Continuemos a anotar as coisas que me agradam, sim? Ao estilo daquele programa que tenho de "gramar" todos os Sábados. Gosto da luva com fantoches, do caranguejo de plástico, do boneco-cão e do livro com barulhos. Tudo o resto, podem dar. Gosto da papa e do leite, não gosto da sopa. É insonsa. Gosto das calças de ganga e dos pijamas-saco. Não gosto, nem vou gostar nunca, de camisolas de enfiar pela cabeça. Passar a cabeça por um buraco mais pequeno que a minha cabeça é um trauma que jamais esquecerei. Gosto das maminhas da mãe. Das duas. Não gosto que me enfiem soro pelo nariz abaixo. Gosto do dedo-águia do pé do pai. Não gosto do senhor do café, nem de ir às vacinas. E lacinhos na cabeça? Caros papás, não tenho cabelo, isso acaba já aqui, hoje.
O berço não é um posto de trabalho. De manhã quero estar na espreguiçadeira e, à tarde, no chão. E sociabilizar, por isso, faço questão que se sentem no sofá ao meu lado. Se quiserem ir à casa de banho, não vão aos pares, com essa nem a mim enganam. Desaparecerem lá para dentro a fazer outras coisas, também não gosto. Quando me derem leite, olhem para mim, não falem para o lado ou vejam televisão. Está provado que as famílias que fazem refeições juntas são mais felizes.
Entretanto, já sinto saudades. Quando nasci, o pai enxotava-me as moscas, a mãe esterilizava os biberões. Seguravam-me a cabeça, pousavam-me com delicadeza no berço, falavam baixinho. E compravam-me fraldas sem ser de marca branca. Gostava disso. Podem voltar a ser assim?

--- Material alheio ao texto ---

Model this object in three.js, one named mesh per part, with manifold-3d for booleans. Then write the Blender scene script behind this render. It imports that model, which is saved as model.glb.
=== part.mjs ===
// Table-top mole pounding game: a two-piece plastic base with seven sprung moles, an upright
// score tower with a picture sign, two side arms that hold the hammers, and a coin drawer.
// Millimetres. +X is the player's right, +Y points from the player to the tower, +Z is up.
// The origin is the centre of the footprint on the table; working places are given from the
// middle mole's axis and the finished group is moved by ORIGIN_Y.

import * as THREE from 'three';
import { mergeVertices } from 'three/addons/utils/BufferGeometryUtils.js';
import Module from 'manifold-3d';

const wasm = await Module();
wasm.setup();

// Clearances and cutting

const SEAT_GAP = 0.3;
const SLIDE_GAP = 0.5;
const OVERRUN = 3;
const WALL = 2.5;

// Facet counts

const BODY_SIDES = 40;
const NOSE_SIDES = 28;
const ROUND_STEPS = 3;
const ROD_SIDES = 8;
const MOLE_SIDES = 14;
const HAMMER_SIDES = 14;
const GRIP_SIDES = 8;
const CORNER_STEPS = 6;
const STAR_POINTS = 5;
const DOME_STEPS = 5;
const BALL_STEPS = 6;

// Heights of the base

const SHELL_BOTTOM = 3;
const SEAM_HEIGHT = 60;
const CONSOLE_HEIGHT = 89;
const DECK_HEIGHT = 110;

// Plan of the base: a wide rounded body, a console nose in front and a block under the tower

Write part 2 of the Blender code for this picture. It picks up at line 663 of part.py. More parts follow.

Finalmente, quando estou realmente chateada, quero o colo da mãe. Isto não é negociável. É que ela tem um não-sei-quê que, quando me pega, me faz sentir que sou a sua bebé. E me dá a certeza de que Laura há só uma e sou eu.

Sofia Anjos, 38 anos, directora de contas numa agência de comunicação, foi mãe pela primeira vez em Maio.